Digital sovereignty denotes states’ ability and efforts to re-establish authority over their digital domain, protect interests, and have greater authority over national data.

Digital sovereignty needs to be collectively pursued by the international community through democratic processes that integrate various stakeholders to forge a consensus of what it should be and the means to acquire it.

Call to Action (* deadline 2 hours after session)

Developing data protection and digital sovereignty legislation democratically by relying on international cooperation to collectively determine digital aspects which in turn create stronger cyberspace with diverse input from around the world.
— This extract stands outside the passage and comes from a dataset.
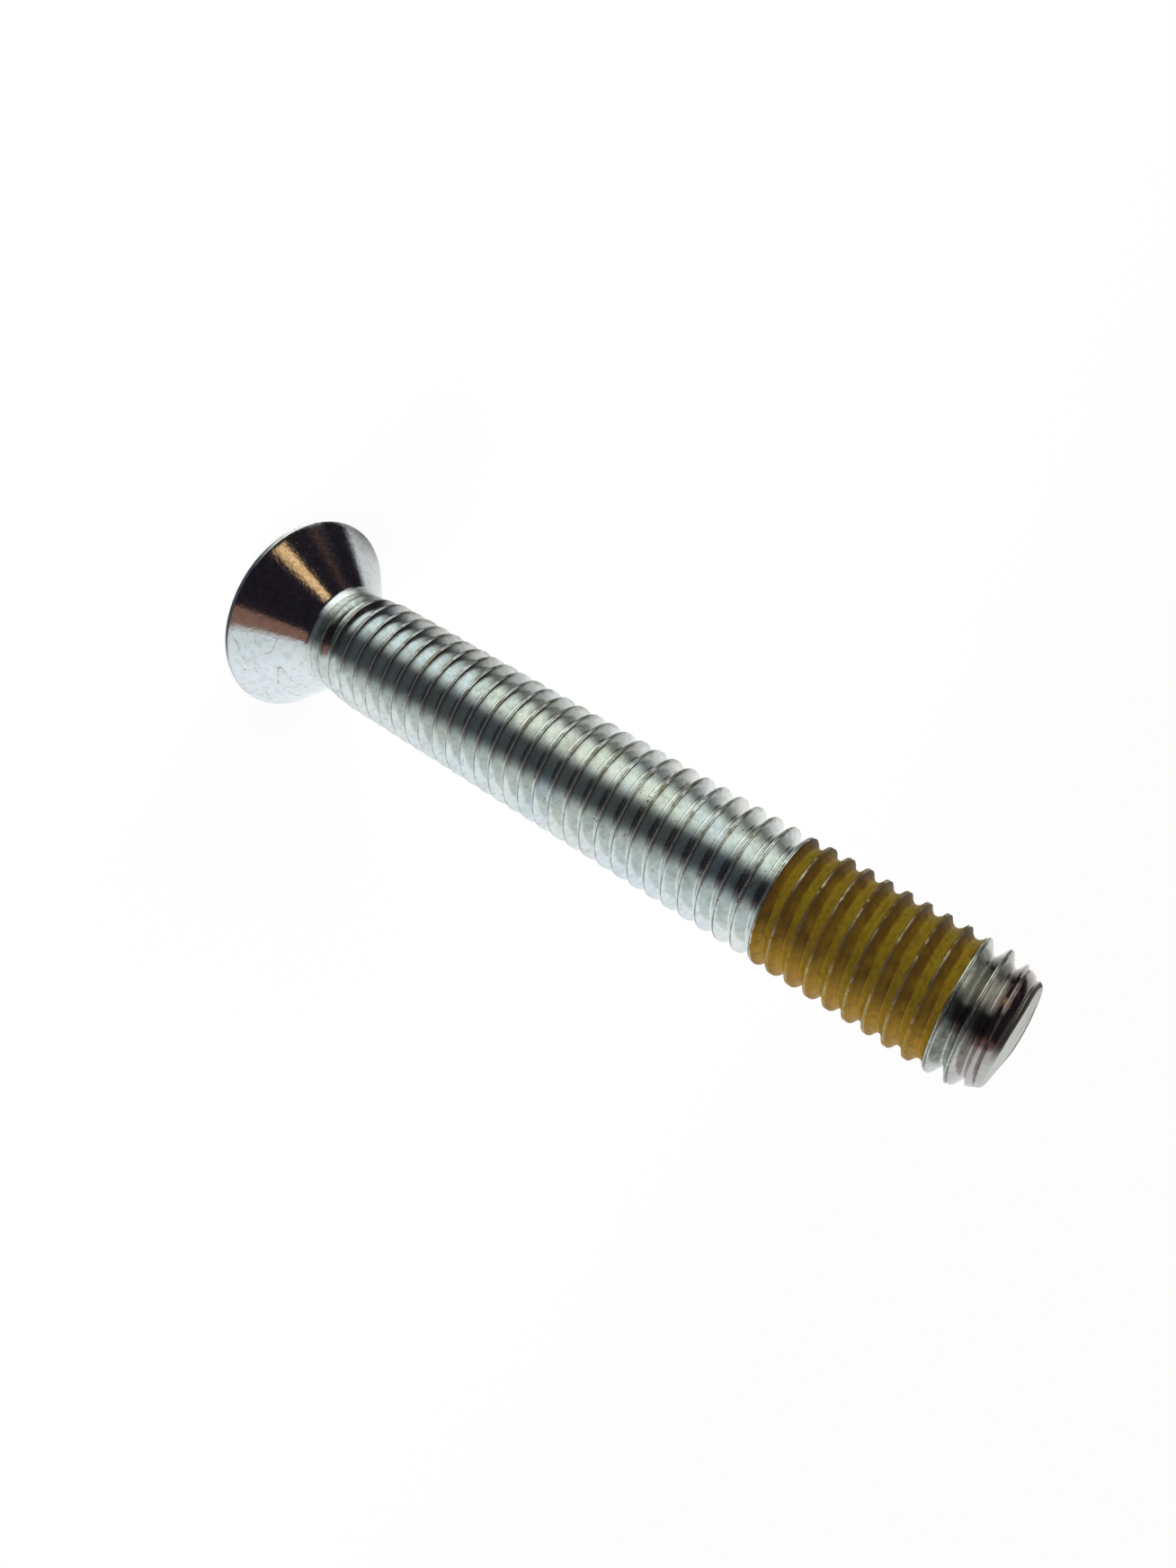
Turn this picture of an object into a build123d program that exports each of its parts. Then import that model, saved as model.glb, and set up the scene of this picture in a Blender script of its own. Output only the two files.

Session Report (* deadline Monday 20 December) - click on the ? symbol for instructions

The session started on time with opening remarks by Michał Rekowski of The Kosciuszko Institute. Michał opened up with a brief introduction of what digital sovereignty encapsulates and some of the most pertinent challenges facing digital sovereignty and the rise of data as a lucrative resource. Followed by the introductory statements, the expert speakers were introduced to share their opinions. Panelists include Capitaine Romaric Agbagla, Nathália Lobo, Ang Peng Hwa, and Paul Timmers.  

The speakers commented on both their national strategies and hopes for international cooperation on developing digital sovereignty. An interesting conversation was had on the topic of collective governance bodies developing a unified approach to creating and protecting digital sovereignty. 

Key points addressed:  

  • States need to be able to promote their digital innovation strategies, own systems, and own technology.  
  • Data is increasingly becoming a lucrative resource that requires greater data protection legislation, enhanced digital literacy, and awareness about data storage.  
  • Fragmentation is the single biggest challenge facing the development of digital sovereignty; global cooperation allows for states to better protect their national sovereignty.  
  • The increasing role of digital technology requires broader engagement with the private sector, enhanced capacity building, and the digital transformation of the economy and government.